Hoje, podemos ter uma idéia bem nítida da trajetória de cada um desses notáveis e impetuosos invasores que, na diversidade dos seus temperamentos, irradiavam talento, inteligência e simpatia.

Os dois primeiros, Sabino e Paulo Mendes Campos, destacaram-se na crônica, esse gênero anfíbio que, pertencendo simultaneamente ao jornalismo e à literatura, assegura a notoriedade e garante o esquecimento.

A psicanálise desviou Hélio Pellegrino do mundo das letras e Otto Lara Resende se tornou o Otto. O dissílabo do seu nome dizia tudo, resumindo o jornalista extraordinariamente competente que, em seus passos cotidianos, era sempre seguido, num borboletear triunfante, por um enxame de admiradores boquiabertos e de companheiros deslumbrados, ante aquele cronista irônico, um causeur incomparável e o phraseur que, com o sal de algumas palavras, se transformava num respeitado e temido La Rochefoucauld tropical.

Otto era uma aura, um halo e um resplendor. A reverência com que seu nome era mencionado num coquetel ou numa mesa de bar, na redação da Manchete ou na Câmara dos Deputados, numa sala ministerial ou num táxi, remetia a uma entidade rara e misteriosa ou ao patamar de um mito.

Quando ele entrava numa redação de jornal, os repórteres surpresos e aturdidos exclamavam: ‘É o Otto!’ E os estagiários mantinham um silêncio respeitoso diante daquela formidável aparição.

Mas, quem era ele? Hoje, transcorrido mais de meio século, e varridas tantas esperanças e ilusões, a pergunta não se apagou nem se esvaeceu. Um livro já foi escrito sobre a amizade que unia os quatro mineiros e suas existências esplendorosas. Em crônicas, livros de memórias e recente epistolografia, o zeloso Fernando Sabino, guardador emérito de tantos documentos juvenis, procura responder às perguntas e indagações que também o envolvem.

Numa entrevista de 1979, que foi o ano do seu ingresso na nossa Academia, concedida ao Cartas na mesa, de Fernando Sabino, declarou Otto Lara Resende: ‘No que me diz respeito, pessoalmente, sou hoje uma pessoa insatisfeita de ser quem sou.
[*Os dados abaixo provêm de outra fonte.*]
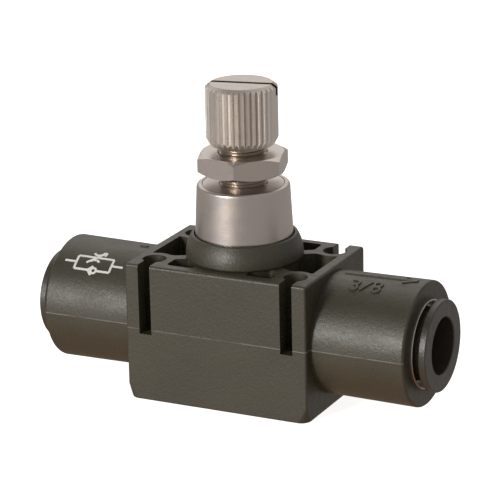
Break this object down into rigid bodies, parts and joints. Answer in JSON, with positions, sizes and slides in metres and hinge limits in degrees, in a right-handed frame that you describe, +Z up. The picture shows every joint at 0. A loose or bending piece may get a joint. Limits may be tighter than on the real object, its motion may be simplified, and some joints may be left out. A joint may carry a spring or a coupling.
{
  "type": "flow control valve",
  "caption": "In-line pneumatic flow control valve with push-in tube sockets, a knurled needle adjuster and a lock nut.",
  "frame": {"origin": "middle of the block's flat underside, below the adjuster", "axes": "+X out of the arrowed port, -Y the front face, +Z up the adjuster"},
  "size_m": [0.0724, 0.0238, 0.0541],
  "materials": {
    "black_plastic": "satin moulded",
    "button_plastic": "satin moulded",
    "white_acetal": "satin moulded",
    "nickel_plate": "satin turned",
    "spring_steel": "bright rolled",
    "nitrile": "matt moulded"
  },
  "bodies": {
    "valve_body": {"body": "black_plastic", "bonnet": "nickel_plate", "guide_bush": "nickel_plate", "bonnet_o_ring": "nitrile", "seat_insert": "white_acetal", "check_lip_seal": "nitrile", "left_cartridge_ring": "nickel_plate", "left_grab_ring": "spring_steel", "left_spacer_ring": "button_plastic", "left_tube_seal": "nitrile", "right_cartridge_ring": "nickel_plate", "right_grab_ring": "spring_steel", "right_spacer_ring": "button_plastic", "right_tube_seal": "nitrile"},
    "adjuster_carrier": {"stem_o_ring": "nitrile"},
    "adjuster": {"needle_spindle": "nickel_plate", "knurled_knob": "nickel_plate"},
    "lock_nut": {"lock_nut": "nickel_plate"},
    "left_button": {"left_release_button": "button_plastic"},
    "right_button": {"right_release_button": "button_plastic"}
  },
  "joints": [
    {"name": "adjuster_turn", "type": "hinge", "parent": "adjuster_carrier", "child": "adjuster", "pos_m": [0, 0, 0.025], "axis": [0, 0, 1], "range_deg": [-936, 2520]},
    {"name": "adjuster_lift", "type": "slide", "parent": "valve_body", "child": "adjuster_carrier", "axis": [0, 0, 1], "range_m": [-0.0013, 0.0035]},
    {"name": "lock_nut_slide", "type": "slide", "parent": "valve_body", "child": "lock_nut", "axis": [0, 0, 1], "range_m": [-0.00195, 0]},
    {"name": "left_button_press", "type": "slide", "parent": "valve_body", "child": "left_button", "axis": [1, 0, 0], "range_m": [0, 0.001], "stiffness_N_per_m": 2000, "springref_m": -0.0005},
    {"name": "right_button_press", "type": "slide", "parent": "valve_body", "child": "right_button", "axis": [-1, 0, 0], "range_m": [0, 0.001], "stiffness_N_per_m": 2000, "springref_m": -0.0005}
  ],
  "couplings": [
    {"joint": "adjuster_lift", "follows": "adjuster_turn", "m_per_rad": 0.000079577}
  ]
}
Não gostaria de conviver comigo. Parodiando Fernando Sabino, diria que ‘não sou meu tipo’. O Otto dos vinte anos é uma figura que adoro. Hoje, tantos anos depois, não acredito mais que seja importante para mim exprimir-me literariamente’.
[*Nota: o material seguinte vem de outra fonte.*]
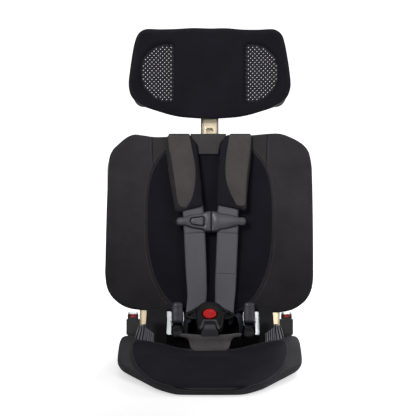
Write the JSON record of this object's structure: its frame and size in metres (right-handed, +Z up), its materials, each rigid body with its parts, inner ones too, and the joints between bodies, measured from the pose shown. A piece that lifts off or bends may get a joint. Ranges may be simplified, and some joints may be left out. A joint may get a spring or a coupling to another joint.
{
  "type": "folding child car seat",
  "caption": "Folding travel child seat with a reclined aluminium frame, suspended mesh fabric, telescoping headrest, five-point harness and a seat pan that folds up.",
  "frame": {"origin": "floor level under the middle of the overall width and depth", "axes": "+X to the right of a viewer facing the seat, -Y towards that viewer, +Z up"},
  "size_m": [0.3756, 0.43, 0.575],
  "materials": {
    "frame_gold": "anodised satin champagne",
    "steel": "satin zinc-plated steel",
    "black_plastic": "fine moulded texture",
    "grey_plastic": "fine moulded texture",
    "red_plastic": "moulded, slightly glossy",
    "rubber": "matt rubber",
    "charcoal_fabric": "plain woven melange",
    "taupe_fabric": "plain woven",
    "dark_mesh": "knitted spacer mesh",
    "webbing": "woven harness webbing"
  },
  "bodies": {
    "back_frame": {"side_frame_left": "frame_gold", "side_frame_right": "frame_gold", "crossbars": "frame_gold", "floor_crossbar": "frame_gold", "harness_anchor_bar": "steel", "crotch_anchor_rod": "steel", "wing_hoop_left": "frame_gold", "wing_hoop_right": "frame_gold", "frame_screws": "black_plastic", "rubber_feet": "rubber", "post_guide": "frame_gold", "guide_collar": "black_plastic", "lock_spring": "steel", "hinge_pins": "steel", "hinge_washers": "black_plastic", "base_panel": "black_plastic", "back_cover": "charcoal_fabric", "back_mesh": "dark_mesh", "yoke_tab": "taupe_fabric", "shoulder_strap_left": "webbing", "shoulder_strap_right": "webbing", "shoulder_pad_left": "taupe_fabric", "shoulder_pad_right": "taupe_fabric", "clip_half_left": "grey_plastic", "buckle_front_shell": "black_plastic", "buckle_rear_shell": "black_plastic", "lap_straps": "webbing", "crotch_strap": "webbing", "crotch_pad": "taupe_fabric", "adjuster_brackets": "steel", "adjuster_pins": "steel", "connector_housings": "black_plastic", "connector_jaws": "steel", "connector_holders": "black_plastic", "anchor_straps": "webbing", "tether_strap": "webbing", "tether_hook": "steel", "release_guides": "black_plastic"},
    "headrest": {"headrest_post": "frame_gold", "headrest_frame": "black_plastic", "headrest_screws": "steel", "headrest_cover": "dark_mesh", "headrest_vents": "dark_mesh"},
    "post_lock": {"lock_button": "black_plastic"},
    "seat_pan": {"seat_frame": "frame_gold", "hinge_bushes": "black_plastic", "seat_cover": "charcoal_fabric", "seat_mesh": "dark_mesh", "seat_gathers": "charcoal_fabric"},
    "release_handle": {"release_bar": "black_plastic"},
    "clip_right": {"clip_half_right": "grey_plastic"},
    "clip_press": {"clip_button": "grey_plastic"},
    "buckle_press": {"buckle_button": "red_plastic"},
    "tongue_l": {"tongue_left": "black_plastic"},
    "tongue_r": {"tongue_right": "black_plastic"},
    "lever_l": {"adjuster_lever_left": "black_plastic"},
    "lever_r": {"adjuster_lever_right": "black_plastic"},
    "anchor_press_l": {"connector_button_left": "red_plastic"},
    "anchor_press_r": {"connector_button_right": "red_plastic"}
  },
  "joints": [
    {"name": "headrest_height", "type": "slide", "parent": "back_frame", "child": "headrest", "axis": [0, 0.2588, 0.9659], "range_m": [-0.02, 0.105]},
    {"name": "post_lock_press", "type": "slide", "parent": "back_frame", "child": "post_lock", "axis": [0, -0.9659, 0.2588], "range_m": [0, 0.0035], "stiffness_N_per_m": 900, "springref_m": -0.001},
    {"name": "seat_fold", "type": "hinge", "parent": "back_frame", "child": "seat_pan", "pos_m": [0, 0.05, 0.05], "axis": [-1, 0, 0], "range_deg": [0, 88]},
    {"name": "release_pull", "type": "slide", "parent": "back_frame", "child": "release_handle", "axis": [0, 0.2588, 0.9659], "range_m": [0, 0.008], "stiffness_N_per_m": 700, "springref_m": -0.002},
    {"name": "clip_release", "type": "slide", "parent": "back_frame", "child": "clip_right", "axis": [1, 0, 0], "range_m": [0, 0.012]},
    {"name": "clip_button_press", "type": "slide", "parent": "back_frame", "child": "clip_press", "axis": [0, 0.9659, -0.2588], "range_m": [0, 0.001], "stiffness_N_per_m": 1500, "springref_m": -0.0006},
    {"name": "buckle_button_press", "type": "slide", "parent": "back_frame", "child": "buckle_press", "axis": [0, 0.7193, -0.6947], "range_m": [0, 0.0035], "stiffness_N_per_m": 1200, "springref_m": -0.001},
    {"name": "tongue_left_release", "type": "slide", "parent": "back_frame", "child": "tongue_l", "axis": [0, 0.6947, 0.7193], "range_m": [0, 0.011]},
    {"name": "tongue_right_release", "type": "slide", "parent": "back_frame", "child": "tongue_r", "axis": [0, 0.6947, 0.7193], "range_m": [0, 0.011]},
    {"name": "adjuster_left_lift", "type": "hinge", "parent": "back_frame", "child": "lever_l", "pos_m": [-0.0575, 0.04538, 0.06366], "axis": [1, 0, 0], "range_deg": [0, 35], "stiffness_Nm_per_rad": 0.3, "springref_deg": -6},
    {"name": "adjuster_right_lift", "type": "hinge", "parent": "back_frame", "child": "lever_r", "pos_m": [0.0705, 0.04538, 0.06366], "axis": [1, 0, 0], "range_deg": [0, 35], "stiffness_Nm_per_rad": 0.3, "springref_deg": -6},
    {"name": "anchor_left_press", "type": "slide", "parent": "back_frame", "child": "anchor_press_l", "axis": [0, -0.2588, -0.9659], "range_m": [0, 0.004], "stiffness_N_per_m": 900, "springref_m": -0.001},
    {"name": "anchor_right_press", "type": "slide", "parent": "back_frame", "child": "anchor_press_r", "axis": [0, -0.2588, -0.9659], "range_m": [0, 0.004], "stiffness_N_per_m": 900, "springref_m": -0.001}
  ]
}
Quer dizer: dentro do Otto, que com frases felizes deslumbrava contínuos e ministros, havia outro Otto, que foi o autor de O lado humano e de O braço direito, o Otto secreto, que se debruçava sobre a miséria da condição humana e produzia pequenas e deliciosas histórias, nas quais transparecem, ostensivas, as influências de Georges Bernanos, Machado de Assis, Lúcio Cardoso e Cornélio Penna.
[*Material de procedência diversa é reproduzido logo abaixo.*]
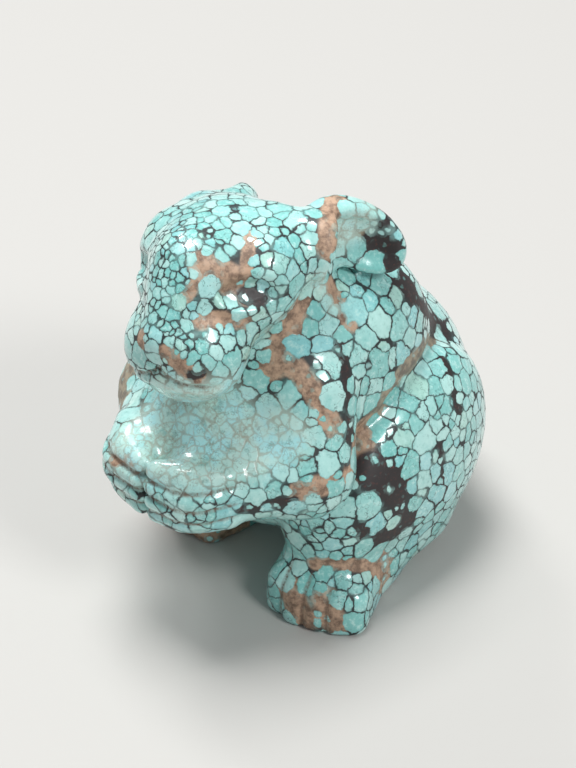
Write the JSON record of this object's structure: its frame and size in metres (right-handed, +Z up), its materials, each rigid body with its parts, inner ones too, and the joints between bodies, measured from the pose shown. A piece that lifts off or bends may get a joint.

Uma porta ficou fechada para ele. E daí o desconforto e a nostalgia de si mesmo, o sonho dos vinte anos que a idade madura deixou para trás. Foi a porta da realização literária plena e continuada, da solidão criadora e do sonho juvenil transformado em obra pertinaz.

Esse Otto que o vento dispersou é o Otto que está no meu coração.’